▶ _INFORMATION PROVIDED_:

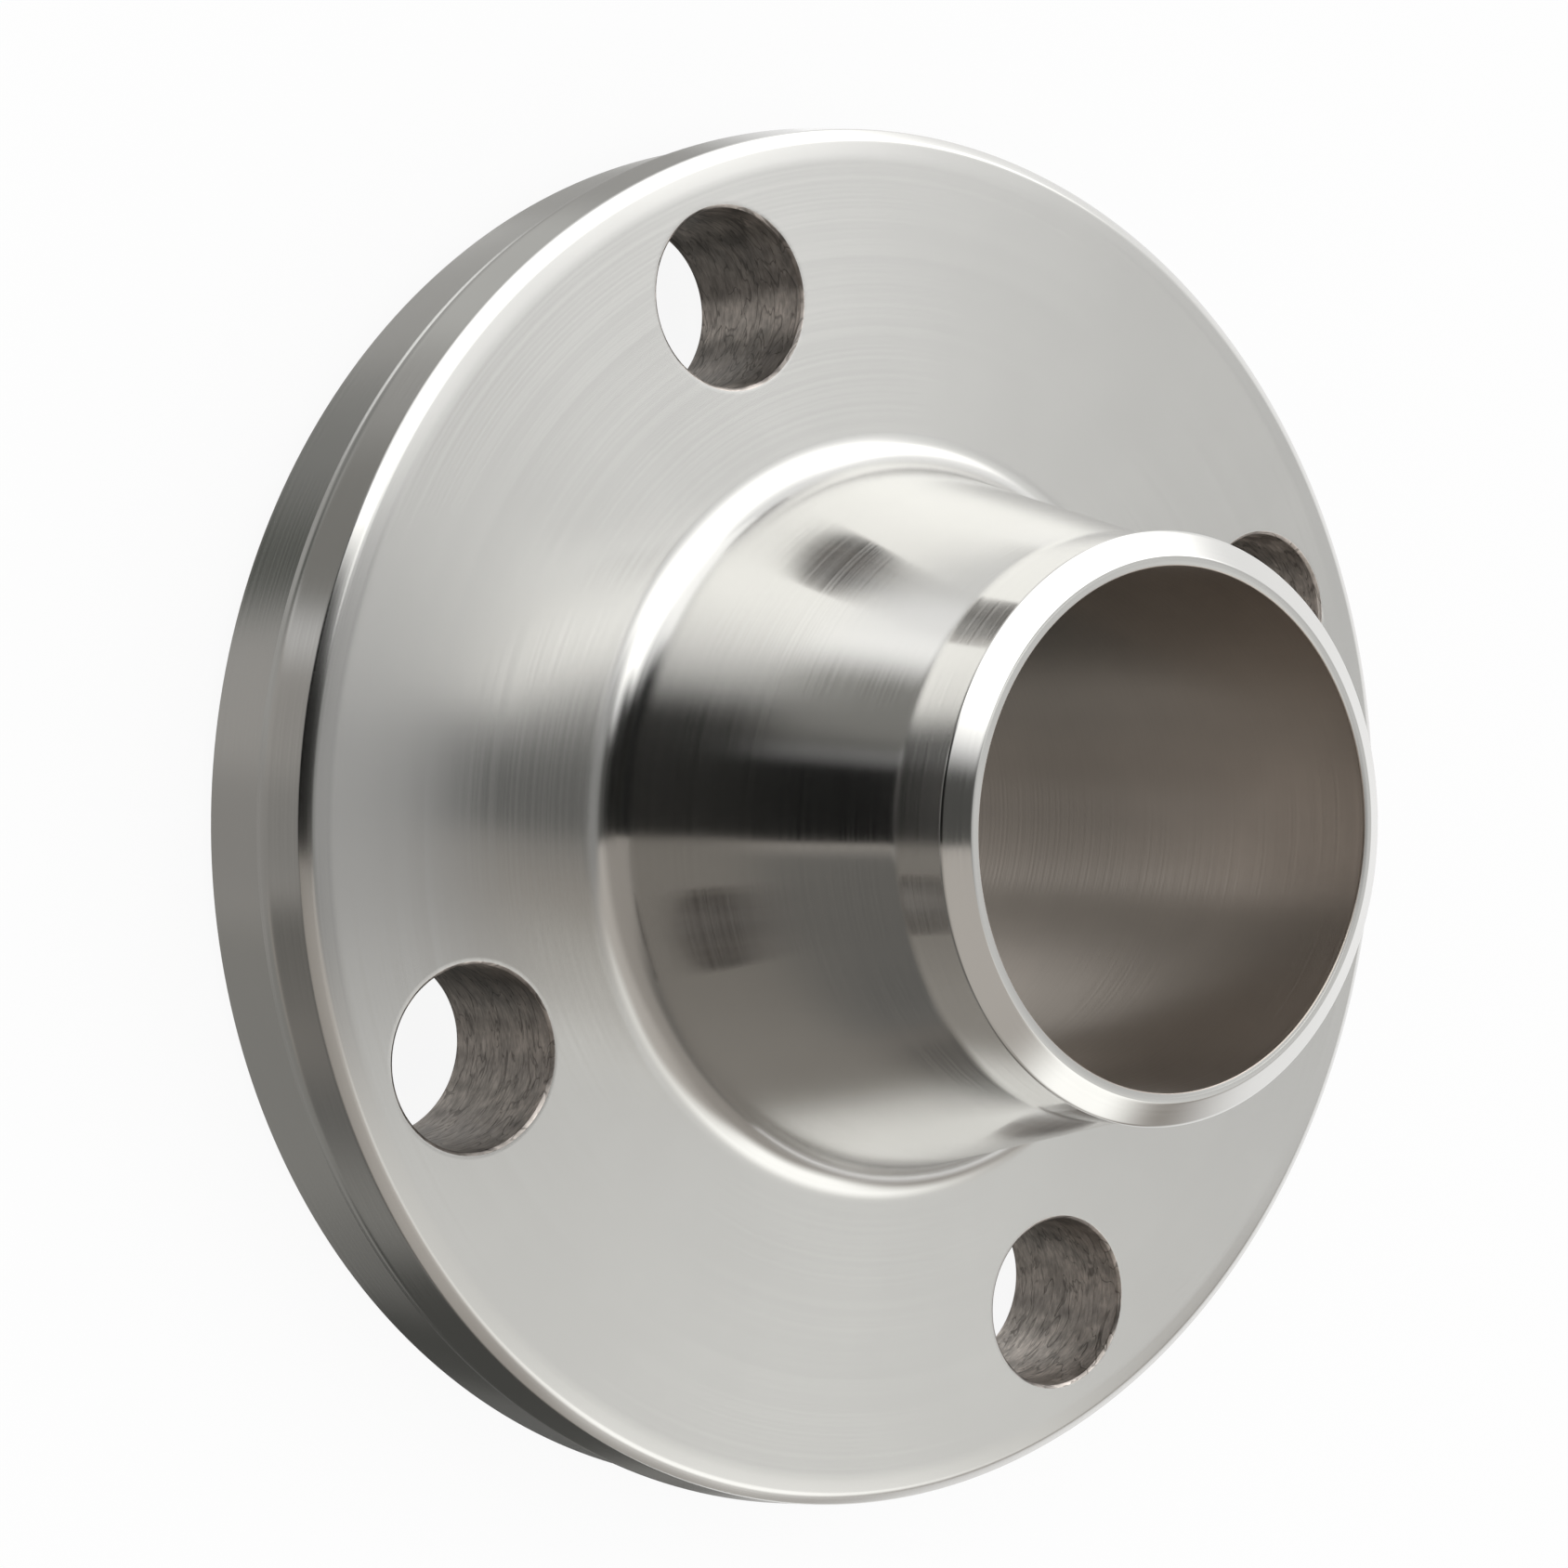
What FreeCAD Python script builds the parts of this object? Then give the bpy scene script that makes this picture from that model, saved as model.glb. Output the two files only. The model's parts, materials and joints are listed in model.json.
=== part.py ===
import FreeCAD, Part
import math
import os

# Weld neck pipe flange: one forged piece of stainless steel, turned all over and drilled for its bolts.
# Lengths are in millimetres and angles in degrees.
# +Z runs along the bore towards the weld end. The origin is on the bore's axis, in the plane of the
# raised sealing face, which is the face that the flange lies on.

# Flange disc
FLANGE_DIA = 152.4
FLANGE_THICKNESS = 18.5
RIM_EDGE_RADIUS = 0.35       # rounding of both edges of the rim
FACE_BEVEL_WIDTH = 3.9       # of the ring at the rim where the hub side of the disc falls away
FACE_BEVEL_SLOPE = 5.0
EDGE_BEVEL_WIDTH = 1.9       # of the outer part of that ring, where a steeper bevel takes over
EDGE_BEVEL_SLOPE = 32.0
EDGE_BEVEL_RADIUS = 1.4      # rounding between the two bevels

# Rim, widest along a crest near its middle. It slopes to the hub side and steps down towards the back.
CREST_HEIGHT = 12.0          # above the back of the disc
CREST_RADIUS = 5.0           # rounding of the crest's section
HUB_SIDE_SLOPE = 8.0         # from the axis, between the crest and the hub side of the disc
STEP_DROP = 0.4              # from the crest to the foot of the step
STEP_ANGLE = 15.0            # from the axis
STEP_FOOT_RADIUS = 0.3
BACK_FALL = 0.15             # from the foot of the step to the edge at the back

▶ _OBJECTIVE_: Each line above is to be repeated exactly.

▶ _EXERCISE RESPONSE_:
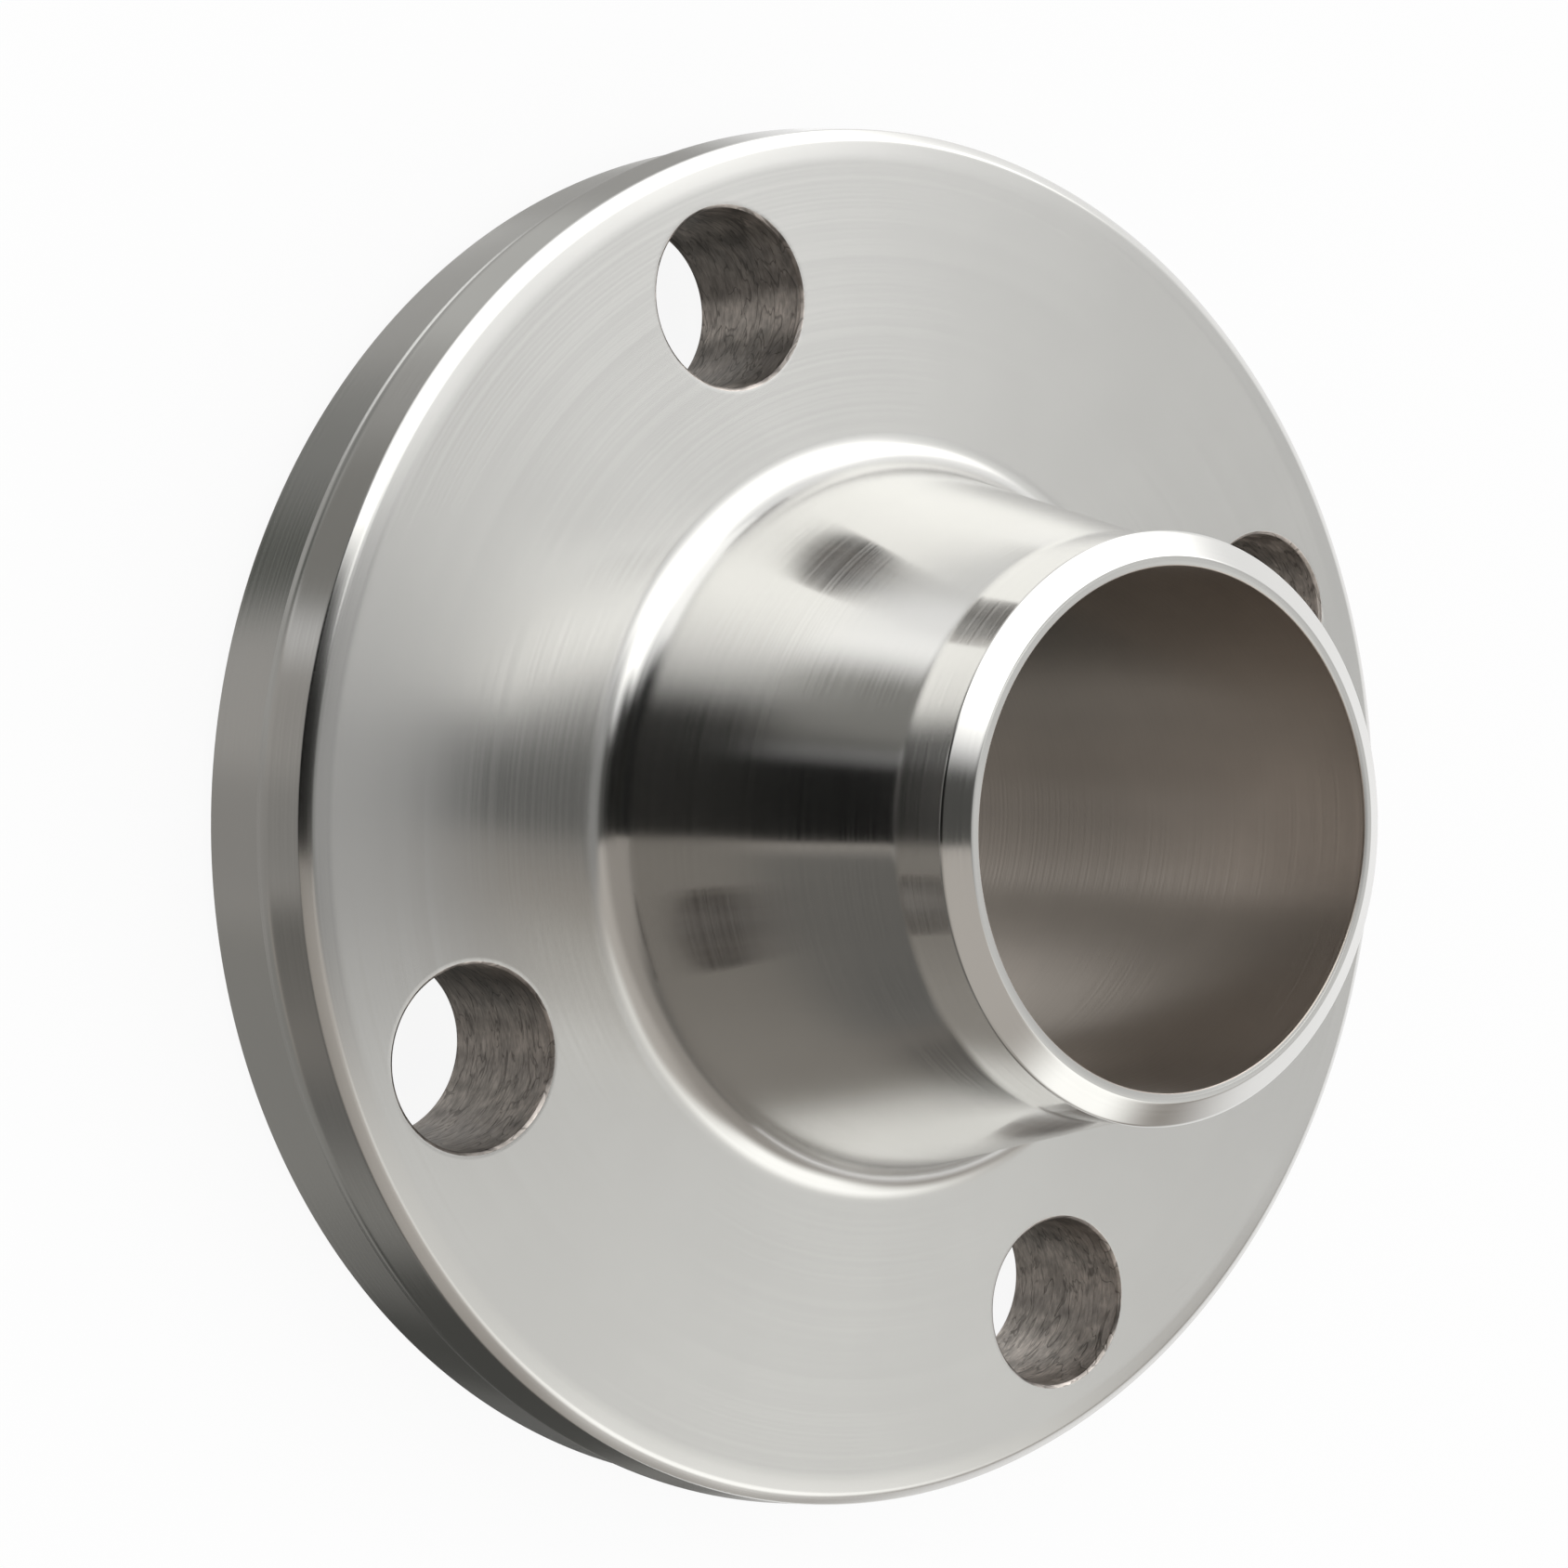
What FreeCAD Python script builds the parts of this object? Then give the bpy scene script that makes this picture from that model, saved as model.glb. Output the two files only. The model's parts, materials and joints are listed in model.json.
=== part.py ===
import FreeCAD, Part
import math
import os

# Weld neck pipe flange: one forged piece of stainless steel, turned all over and drilled for its bolts.
# Lengths are in millimetres and angles in degrees.
# +Z runs along the bore towards the weld end. The origin is on the bore's axis, in the plane of the
# raised sealing face, which is the face that the flange lies on.

# Flange disc
FLANGE_DIA = 152.4
FLANGE_THICKNESS = 18.5
RIM_EDGE_RADIUS = 0.35       # rounding of both edges of the rim
FACE_BEVEL_WIDTH = 3.9       # of the ring at the rim where the hub side of the disc falls away
FACE_BEVEL_SLOPE = 5.0
EDGE_BEVEL_WIDTH = 1.9       # of the outer part of that ring, where a steeper bevel takes over
EDGE_BEVEL_SLOPE = 32.0
EDGE_BEVEL_RADIUS = 1.4      # rounding between the two bevels

# Rim, widest along a crest near its middle. It slopes to the hub side and steps down towards the back.
CREST_HEIGHT = 12.0          # above the back of the disc
CREST_RADIUS = 5.0           # rounding of the crest's section
HUB_SIDE_SLOPE = 8.0         # from the axis, between the crest and the hub side of the disc
STEP_DROP = 0.4              # from the crest to the foot of the step
STEP_ANGLE = 15.0            # from the axis
STEP_FOOT_RADIUS = 0.3
BACK_FALL = 0.15             # from the foot of the step to the edge at the back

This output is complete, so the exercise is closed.